--- THE REQUEST ---
Take the material below and write it all out again exactly.

(Entries from a dataset)
☆ ☆ ☆
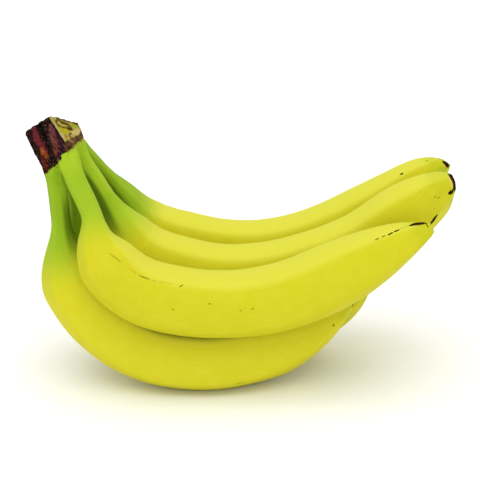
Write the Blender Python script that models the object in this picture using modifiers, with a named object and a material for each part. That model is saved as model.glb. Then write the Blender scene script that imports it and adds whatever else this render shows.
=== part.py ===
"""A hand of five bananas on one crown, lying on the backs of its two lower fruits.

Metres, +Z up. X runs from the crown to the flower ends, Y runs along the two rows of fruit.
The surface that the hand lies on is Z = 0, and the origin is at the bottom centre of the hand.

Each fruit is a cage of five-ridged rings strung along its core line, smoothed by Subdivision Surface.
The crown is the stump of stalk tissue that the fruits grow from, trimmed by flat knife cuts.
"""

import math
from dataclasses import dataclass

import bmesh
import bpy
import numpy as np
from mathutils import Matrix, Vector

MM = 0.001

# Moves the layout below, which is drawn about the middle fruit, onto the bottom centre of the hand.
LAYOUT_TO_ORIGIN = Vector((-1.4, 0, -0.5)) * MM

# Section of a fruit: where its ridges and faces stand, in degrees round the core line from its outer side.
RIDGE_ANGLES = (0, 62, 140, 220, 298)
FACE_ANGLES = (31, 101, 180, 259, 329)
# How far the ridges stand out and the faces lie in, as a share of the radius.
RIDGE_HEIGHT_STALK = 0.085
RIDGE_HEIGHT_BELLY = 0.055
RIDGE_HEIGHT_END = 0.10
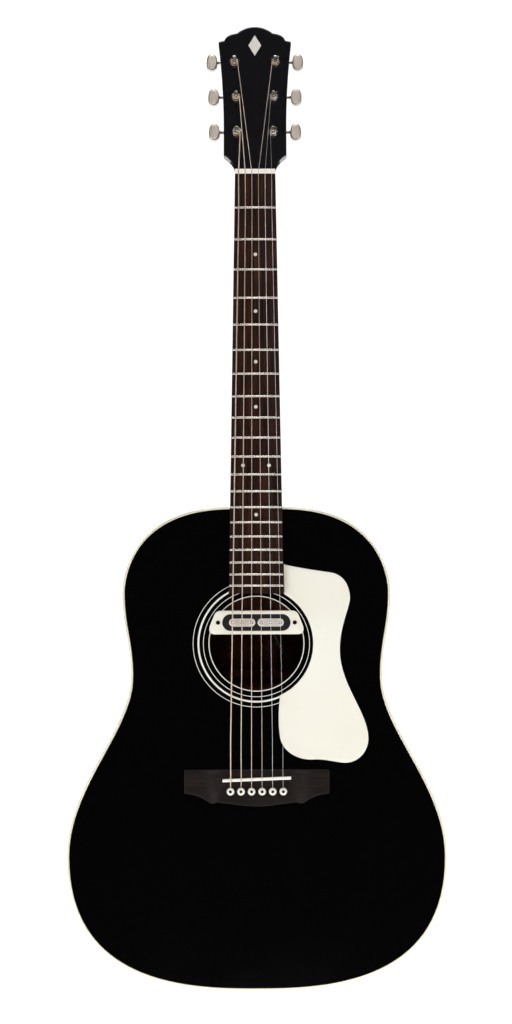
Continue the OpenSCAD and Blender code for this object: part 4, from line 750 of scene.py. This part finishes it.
☆ ☆ ☆
--- FINAL ANSWER ---
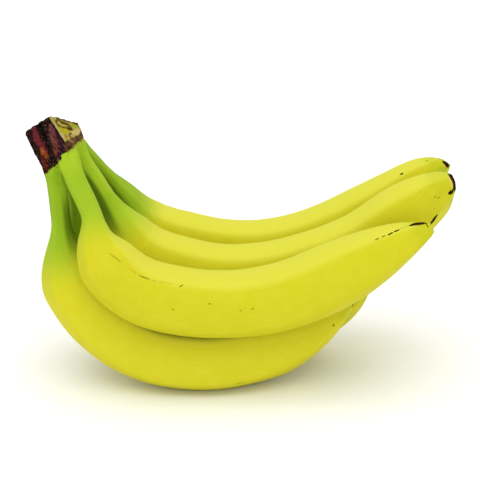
Write the Blender Python script that models the object in this picture using modifiers, with a named object and a material for each part. That model is saved as model.glb. Then write the Blender scene script that imports it and adds whatever else this render shows.
=== part.py ===
"""A hand of five bananas on one crown, lying on the backs of its two lower fruits.

Metres, +Z up. X runs from the crown to the flower ends, Y runs along the two rows of fruit.
The surface that the hand lies on is Z = 0, and the origin is at the bottom centre of the hand.

Each fruit is a cage of five-ridged rings strung along its core line, smoothed by Subdivision Surface.
The crown is the stump of stalk tissue that the fruits grow from, trimmed by flat knife cuts.
"""

import math
from dataclasses import dataclass

import bmesh
import bpy
import numpy as np
from mathutils import Matrix, Vector

MM = 0.001

# Moves the layout below, which is drawn about the middle fruit, onto the bottom centre of the hand.
LAYOUT_TO_ORIGIN = Vector((-1.4, 0, -0.5)) * MM

# Section of a fruit: where its ridges and faces stand, in degrees round the core line from its outer side.
RIDGE_ANGLES = (0, 62, 140, 220, 298)
FACE_ANGLES = (31, 101, 180, 259, 329)
# How far the ridges stand out and the faces lie in, as a share of the radius.
RIDGE_HEIGHT_STALK = 0.085
RIDGE_HEIGHT_BELLY = 0.055
RIDGE_HEIGHT_END = 0.10
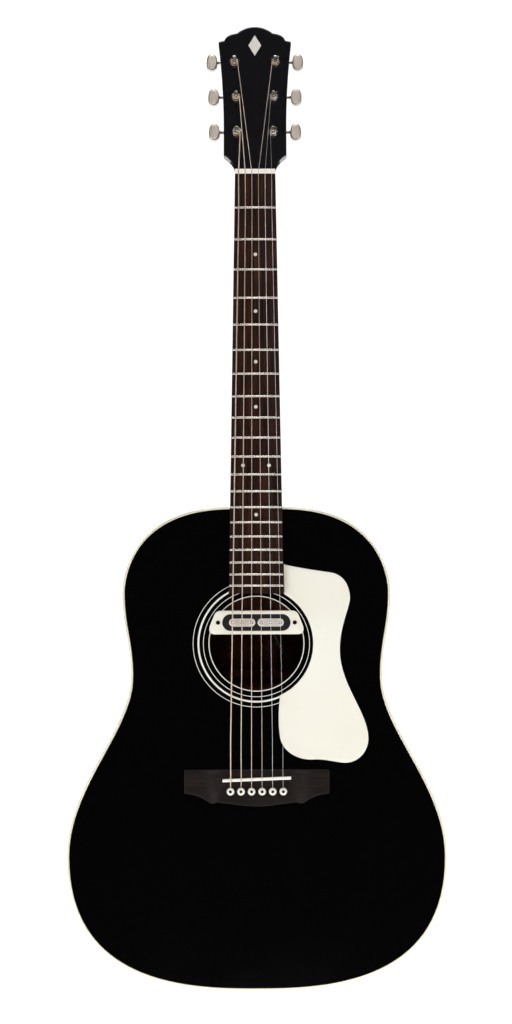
Continue the OpenSCAD and Blender code for this object: part 4, from line 750 of scene.py. This part finishes it.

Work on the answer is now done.